People may have expected a sanitised version of a fancy editor’s life, with shades of The Devil Wears Prada, but Alex played a blinder. Her confessional tome not only pokes gentle fun at some of the most iconic fashion people around (Karl Lagerfeld for his cat-obsession; Giorgio Armani for understanding more English than he lets on), but it is also completely upfront and personal about her own life. Away from the front row, she is found wrangling with the boiler, being lectured to by the Brent council recycling team, and worrying about friends, family, her middle-age spread and the referendum — just like any of us.
But then, Alex was never the cold-eyed cliche of a fashion magazine editor. Since I left the magazine, we’ve become friends and neighbours. We have shared family holidays and play tennis together every couple of weeks. Probably the best “non-Vogue editor” story is from an Italian beach where, for the first time in many years, I self-consciously sported a (gasp) bikini.
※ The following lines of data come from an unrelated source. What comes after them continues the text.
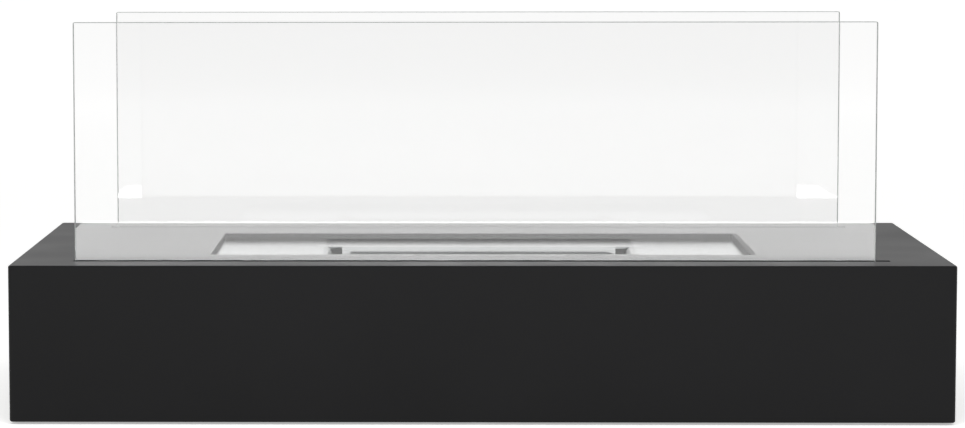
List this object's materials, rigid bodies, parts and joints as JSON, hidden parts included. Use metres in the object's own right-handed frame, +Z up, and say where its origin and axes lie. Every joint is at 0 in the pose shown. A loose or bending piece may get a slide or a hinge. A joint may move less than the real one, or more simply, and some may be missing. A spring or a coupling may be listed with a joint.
{
  "type": "bioethanol fireplace",
  "caption": "Low black steel table fireplace with a drop-in polished burner between clear glass panes that lift out of slots.",
  "frame": {"origin": "on the surface it stands on, under the middle of the casing", "axes": "+X to the right along the casing, +Y to the back, +Z up; the front faces -Y"},
  "size_m": [0.6, 0.3, 0.2545],
  "materials": {
    "black_powder_coat": "satin black powder coat",
    "zinc_plated_steel": "bright zinc plate",
    "polished_stainless": "polished to a soft mirror",
    "mill_stainless": "cold-rolled, dull",
    "clear_glass": "clear, toughened, ground edges",
    "black_silicone": "matt",
    "black_rubber": "matt",
    "ceramic_fibre": "matt white pressed fibre board"
  },
  "bodies": {
    "casing": {"casing": "black_powder_coat", "ledge_frame": "black_powder_coat", "base_plate": "black_powder_coat", "base_screw_1": "zinc_plated_steel", "base_screw_2": "zinc_plated_steel", "base_screw_3": "zinc_plated_steel", "base_screw_4": "zinc_plated_steel", "base_screw_5": "zinc_plated_steel", "base_screw_6": "zinc_plated_steel", "weld_nut_1": "zinc_plated_steel", "weld_nut_2": "zinc_plated_steel", "weld_nut_3": "zinc_plated_steel", "weld_nut_4": "zinc_plated_steel", "weld_nut_5": "zinc_plated_steel", "weld_nut_6": "zinc_plated_steel", "foot_1": "black_rubber", "foot_2": "black_rubber", "foot_3": "black_rubber", "foot_4": "black_rubber", "front_glass_channel": "zinc_plated_steel", "front_glass_liner": "black_silicone", "rear_glass_channel": "zinc_plated_steel", "rear_glass_liner": "black_silicone"},
    "front_pane": {"front_glass": "clear_glass"},
    "rear_pane": {"rear_glass": "clear_glass"},
    "burner": {"burner_plate": "polished_stainless", "burner_tank": "mill_stainless", "fibre_block": "ceramic_fibre", "flame_mesh": "mill_stainless", "mesh_support_right": "mill_stainless", "mesh_support_left": "mill_stainless", "slide_rail_right": "mill_stainless", "slide_rail_left": "mill_stainless"},
    "regulator": {"regulator_slide": "mill_stainless"}
  },
  "joints": [
    {"name": "burner_lift", "type": "slide", "parent": "casing", "child": "burner", "axis": [0, 0, 1], "range_m": [0, 0.07]},
    {"name": "front_pane_lift", "type": "slide", "parent": "casing", "child": "front_pane", "axis": [0, 0, 1], "range_m": [0, 0.04]},
    {"name": "rear_pane_lift", "type": "slide", "parent": "casing", "child": "rear_pane", "axis": [0, 0, 1], "range_m": [0, 0.04]},
    {"name": "regulator_run", "type": "slide", "parent": "burner", "child": "regulator", "axis": [0, 1, 0], "range_m": [0, 0.037]}
  ]
}
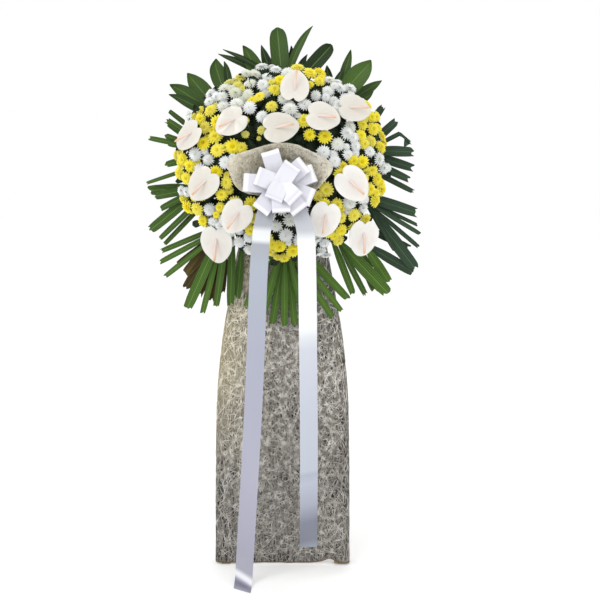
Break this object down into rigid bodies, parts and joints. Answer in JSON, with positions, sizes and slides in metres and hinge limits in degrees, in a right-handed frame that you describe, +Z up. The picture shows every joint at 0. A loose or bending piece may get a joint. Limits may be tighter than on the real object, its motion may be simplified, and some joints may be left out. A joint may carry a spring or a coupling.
{
  "type": "standing funeral spray",
  "caption": "Tall standing flower spray: mums, anthuriums, fronds and leaves in foam on a wooden tripod easel with a fibre skirt, fibre collar, satin bow and two tails.",
  "frame": {"origin": "on the floor, under the middle of the whole object's box", "axes": "+Z up, the flowers face -Y, +X to the viewer's right"},
  "size_m": [0.8488, 0.7524, 1.6599],
  "materials": {
    "batten": "raw sawn timber",
    "plywood": "raw plywood",
    "steel": "zinc plated",
    "floral_foam": "matt open foam, soaked",
    "tray": "satin",
    "pick": "raw wood",
    "fibre_sheet": "open sheet of pressed plant fibre",
    "satin": "satin",
    "spathe": "waxy gloss",
    "yellow_mum": "matt petals",
    "white_mum": "matt petals",
    "frond": "satin leaf",
    "broad_leaf": "satin leaf"
  },
  "bodies": {
    "root": {"leg_front_left": "batten", "leg_front_right": "batten", "leg_rear": "batten", "rail_lower": "batten", "rear_strut": "batten", "head_board": "plywood", "apex_bolt": "steel", "board_screw_left": "steel", "board_screw_right": "steel", "rail_nail_left": "steel", "rail_nail_right": "steel", "strut_nail_front": "steel", "strut_nail_rear": "steel", "foam_block": "floral_foam", "foam_tray": "tray", "bow_pick": "pick", "skirt": "fibre_sheet", "collar": "fibre_sheet", "bow": "satin", "ribbon_tail_left": "satin", "ribbon_tail_right": "satin", "anthurium_01": "spathe", "anthurium_02": "spathe", "anthurium_03": "spathe", "anthurium_04": "spathe", "anthurium_05": "spathe", "anthurium_06": "spathe", "anthurium_07": "spathe", "anthurium_08": "spathe", "anthurium_09": "spathe", "anthurium_10": "spathe", "anthurium_11": "spathe", "anthurium_12": "spathe", "spray_yellow_top": "yellow_mum", "spray_yellow_upper_left": "yellow_mum", "spray_yellow_left": "yellow_mum", "spray_yellow_lower_left": "yellow_mum", "spray_yellow_inner_left": "yellow_mum", "spray_yellow_upper_right": "yellow_mum", "spray_yellow_right": "yellow_mum", "spray_yellow_lower_right": "yellow_mum", "spray_yellow_bottom": "yellow_mum", "spray_white_upper_left": "white_mum", "spray_white_top": "white_mum", "spray_white_upper_right": "white_mum", "spray_white_right": "white_mum", "spray_white_left": "white_mum", "spray_white_lower_left": "white_mum", "spray_white_bottom": "white_mum", "frond_left_upper": "frond", "frond_left_middle": "frond", "frond_left_lower": "frond", "frond_bottom": "frond", "frond_right_lower": "frond", "frond_right_middle": "frond", "frond_right_upper": "frond", "leafy_stem_left": "broad_leaf", "leafy_stem_upper_left": "broad_leaf", "leafy_stem_top": "broad_leaf", "leafy_stem_right": "broad_leaf"}
  },
  "joints": []
}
Alex scoffed that I should never have stopped. “No one looks good in a bikini, Louise — or maybe a couple of models do, but wearing a bikini on a beach feels lovely and so of course we should wear them.” She always did, with a big smile, as deep a tan she could get, and a stack of books on her towel.
Alex was sceptical when we talked about my post-magazine life (I had edited InStyle, Good Housekeeping and Psychologies after leaving Vogue) as the founder of a website that matches people with therapists. But I’d noticed that recently she was much more interested in how I actually made it work and how rejuvenating I have found starting a new career in mid-life. So it didn’t surprise me when, shortly after the publication of her book, quietly delighted with great reviews and strong sales, she started to talk much more seriously about the possibility of stepping down and doing things she hasn’t been doing for the past 25 years.
So why she is leaving Vogue? It’s a job she’s loved, and it will be a wrench but I think she feels she’s done her dash, and she would rather leave on a high than fade away, or wait to be pushed. Whatever is hinted elsewhere, this is entirely her decision — Coleridge’s retirement announcement came after she had told him she wanted to leave — but even she must have been amazed at the media coverage: BBC News at 10, Radio 4 and the World at One. Now starts the betting on who will replace her, with names in the running stretching from Vogue alumni Jo Ellison (now at the FT) and Sally Singer (US Vogue) to uber-cool stylist Katie Grand (editor of Love) and current Vogue deputy Emily Sheffield, sister of Samantha Cameron.
It’s worth remembering that when Alex was offered the job, she almost turned it down because her fear of flying was so intense. A natural worrier, she’s had to work very hard to get to this point; so isn’t it time to try something different? Take on new challenges? She is, after all, only 59, so there’s plenty more for her to contribute, possibly — at least some of it — outside of fashion. I like to think I may have swayed her a little bit, and we’ll certainly get to play more tennis after June.